Five times the Arabs stormed our house with axes, and all in the while those wild murderers kept screaming at the Arabs who were standing guard to hand over the Jews. They, in turn, shouted back that they had not hidden any Jews and knew nothing. They begged the attackers not to destroy their homes". But there were only 19 such families.

In total 67 Jews were killed that day in Hebron including children under 3 years. In subsequent trial sheikh Talab Maraka, the leader of the mob, was sentenced to 2 years imprisonment of which he served 1 month!!!!! 3 perpetrators were hung - they are now considered heroes by Palestinian Autonomy authorities!
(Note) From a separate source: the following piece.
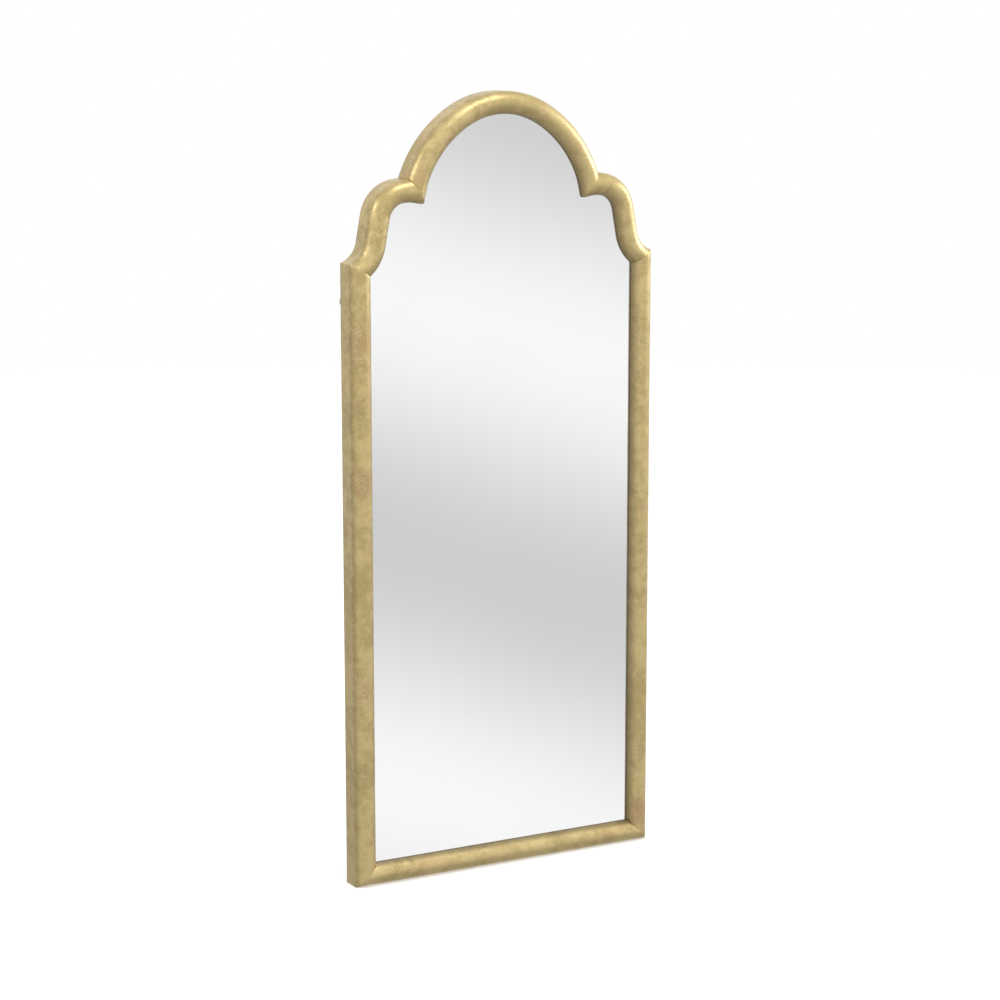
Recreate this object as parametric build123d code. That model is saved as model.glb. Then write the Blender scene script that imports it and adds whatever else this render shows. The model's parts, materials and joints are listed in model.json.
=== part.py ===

After the massacre few Jews tried to returned to Hebron but finally they have given up in 1948 and only after six days war in 1967 Jewish families returned to Hebron. Intrestingly enough Hebron Arab residents in 1967 were so sure that Jewish forces will vengence the 1929 massacre that they surrendered the city as soon as soldiers approached it. Not a single shot was given in 1967 in Hebron. There was no vengance.

Chillingly and horrifyingly here is a part of  interview with 92 years old Palestinian woman that took place in Al-Aksa TV station on 13 May 2010.
The woman gives her name as Sara Muhammad Awwadh Jaber, from Hebron, and says among other things: "I have lived through British time and through the massacre of Jews in Hebron. We, the people of Hebron, have massacred Jews. My father has been massacring them and has brought back some belongings".

It is important to remember the story of Hebron and many others where one days neighbours turned against neighbours. And it is important to never again let those things happen. It is our responsibility - all of us!